In the centre, at the core, The Chariot reversed. Oof. I felt this one right into my bones – the sense of enthusiasm and passion, the desire to move forward, the energy, all present but blocked. In the Chariot, especially this Chariot, I see so much of the kind of forward movement I want. This Chariot is grounded – that pentacle on the horse’s chest is so prominent! Not rushing forward and about to skid out, she’s got some solid grounding to push off from. And she’s connected to the moon, which always feels so right for me. She’s not rushing forward without any intuitive understanding or openness to new insight – she’s got that crescent on her forehead, allowing her to learn and adapt. Everything I want for myself! But blocked. Reversed. The gut-punch of an answer that feels so accurate.

Then Air, Three of Pentacles. (I drew it reversed but turned it upright when I flipped itWhy? It just felt right to flip it, just like the Chariot felt right reversed.)

Fire, Father of Wands.

Earth, Mother of Wands.

Water, Daughter of Pentacles.

All Wands and Pentacles! Fire and Earth. Creativity and grounding. Spiritual self and material self.

Reading them together, I was able to see a picture of myself within this feeling of sadness, loneliness, restlessness, anxiety about financial and professional sustainability and success. I am a passionate and creative person – Mother and Father of Wands in Fire and Earth, fueling my actions and also grounding me. The Mother here is so protective of her creative projects, and that protectiveness is something I can lean on. I do protect my work.

In her blog series exploring the cards in the Wild Unknown Tarot, Carrie Mallon writes about the Mother of Wands, “Although she can be kind and warm, she is fierce and loyal, and not afraid to stand her ground. She holds her values dear to her heart and isn’t afraid to live in a way that lines up with her moral code. She doesn’t do anything halfway – she’s in it to win it. She pours all of her love, originality and unique energy into everything she does.”

That’s me. That’s the foundation that grounds me. And the Father of Wands with his fierce determination and courage, he fuels me. The creativity, commitment to my values, and determination that I bring into my work is present even in this moment of soft sadness.

Then the Pentacles in my Water and Air. The work that I do in my mental and emotional self-care to keep myself grounded, because otherwise I’m at risk of drowning or floating away. It felt very encouraging and validating to have Pentacles in both these positions – an invitation to recognize how much work I do to keep myself tethered, rooted, connected.

The Three of Pentacles reminds me that I am not alone, and that I have a strong community around me. Even when I can’t feel that connection, I can think about it and know that it’s present and real. In this ‘conceptual’ position, it also reminds me of the work I’ve done to plan my life out, and the fact that I am following through on that plan. I’m launching this tarot business, I’m working on my Master of Narrative Therapy degree, I am acting on the plan. I’m not just floating aimlessly through life hoping to bump into success – I am approaching this intentionally, from a position of forethought and insight, and I am standing on solid ground in my communities.

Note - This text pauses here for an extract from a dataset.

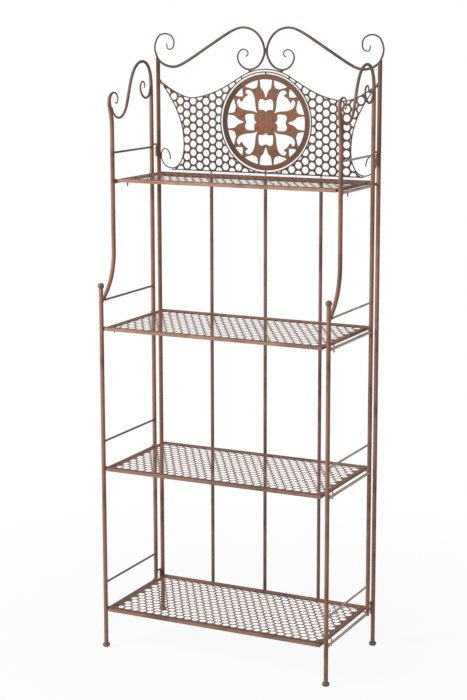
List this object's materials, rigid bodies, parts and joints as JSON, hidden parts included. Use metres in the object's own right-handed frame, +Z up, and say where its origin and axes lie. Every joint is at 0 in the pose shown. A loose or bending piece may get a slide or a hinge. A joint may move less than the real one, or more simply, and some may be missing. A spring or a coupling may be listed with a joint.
{
  "type": "folding etagere",
  "caption": "Tall metal plant shelf: scroll-topped back frame with pierced panel and round medallion, hinged side wings and lift-off perforated shelves.",
  "frame": {"origin": "on the floor under the centre of the footprint", "axes": "+X to the right seen from the front, -Y out of the front, +Z up"},
  "size_m": [0.7174, 0.3676, 1.7743],
  "materials": {
    "bronze_brown": "satin brown with a mottled rust patina",
    "rust_brown": "satin rust brown with a grainy patina",
    "dark_brown": "satin dark brown, lightly worn"
  },
  "bodies": {
    "back_frame": {"back_post_left": "bronze_brown", "back_post_right": "bronze_brown", "back_foot_left": "dark_brown", "back_foot_right": "dark_brown", "crest_scroll_left": "dark_brown", "crest_scroll_right": "dark_brown", "panel_top_border": "dark_brown", "panel_side_border_left": "dark_brown", "panel_side_border_right": "dark_brown", "panel_lower_border": "dark_brown", "perforated_panel_left": "bronze_brown", "perforated_panel_right": "bronze_brown", "medallion": "rust_brown", "upper_rail": "dark_brown", "lower_rail": "dark_brown", "back_bar_left": "dark_brown", "back_bar_centre": "dark_brown", "back_bar_right": "dark_brown", "upper_hinge_socket_left": "bronze_brown", "upper_hinge_socket_right": "bronze_brown", "lower_hinge_socket_left": "bronze_brown", "lower_hinge_socket_right": "bronze_brown"},
    "left_wing": {"rear_stile_left": "bronze_brown", "front_stile_left": "bronze_brown", "front_leg_left": "bronze_brown", "finial_left": "dark_brown", "front_foot_left": "dark_brown", "guard_rod_1_left": "dark_brown", "guard_rod_2_left": "dark_brown", "guard_rod_3_left": "dark_brown", "guard_rod_4_left": "dark_brown", "crossbar_1_left": "dark_brown", "crossbar_2_left": "dark_brown", "crossbar_3_left": "dark_brown", "crossbar_4_left": "dark_brown", "upper_hinge_pin_left": "dark_brown", "lower_hinge_pin_left": "dark_brown"},
    "right_wing": {"rear_stile_right": "bronze_brown", "front_stile_right": "bronze_brown", "front_leg_right": "bronze_brown", "finial_right": "dark_brown", "front_foot_right": "dark_brown", "guard_rod_1_right": "dark_brown", "guard_rod_2_right": "dark_brown", "guard_rod_3_right": "dark_brown", "guard_rod_4_right": "dark_brown", "crossbar_1_right": "dark_brown", "crossbar_2_right": "dark_brown", "crossbar_3_right": "dark_brown", "crossbar_4_right": "dark_brown", "upper_hinge_pin_right": "dark_brown", "lower_hinge_pin_right": "dark_brown"},
    "shelf_1": {"shelf_1_rim": "bronze_brown", "shelf_1_sheet": "bronze_brown"},
    "shelf_2": {"shelf_2_rim": "bronze_brown", "shelf_2_sheet": "bronze_brown"},
    "shelf_3": {"shelf_3_rim": "bronze_brown", "shelf_3_sheet": "bronze_brown"},
    "shelf_4": {"shelf_4_rim": "bronze_brown", "shelf_4_sheet": "bronze_brown"}
  },
  "joints": [
    {"name": "left_wing_swing", "type": "hinge", "parent": "back_frame", "child": "left_wing", "pos_m": [-0.346, 0.16195, 0.12], "axis": [0, 0, -1], "range_deg": [0, 90]},
    {"name": "right_wing_swing", "type": "hinge", "parent": "back_frame", "child": "right_wing", "pos_m": [0.346, 0.16195, 0.12], "axis": [0, 0, 1], "range_deg": [0, 90]},
    {"name": "shelf_1_lift", "type": "slide", "parent": "back_frame", "child": "shelf_1", "axis": [0, 0, 1], "range_m": [0, 0.065]},
    {"name": "shelf_2_lift", "type": "slide", "parent": "back_frame", "child": "shelf_2", "axis": [0, 0, 1], "range_m": [0, 0.065]},
    {"name": "shelf_3_lift", "type": "slide", "parent": "back_frame", "child": "shelf_3", "axis": [0, 0, 1], "range_m": [0, 0.065]},
    {"name": "shelf_4_lift", "type": "slide", "parent": "back_frame", "child": "shelf_4", "axis": [0, 0, 1], "range_m": [0, 0.065]}
  ]
}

And then the Daughter of Pentacles. Soft. Vulnerable. Gentle. But also curious, eager to explore, and living under that rainbow – I love how this deck reflects back to me my queerness, lets me see my queer self as valid and present. My heart is a Daughter of Pentacles – ready to step out into the world and explore, still soft and willing to learn.

After the reading, I realized that The Chariot didn’t need to stay reversed. All those feelings of being blocked and unable to access my forward movement didn’t feel as relevant after being reminded of my strong grounding and the fire that keeps me going. Things are moving forward slowly, but they’re not stagnant, and I’m not stalled.

So I flipped that card, and I felt a lot better.

Image description: The same spread as above, but with The Chariot upright. Onward!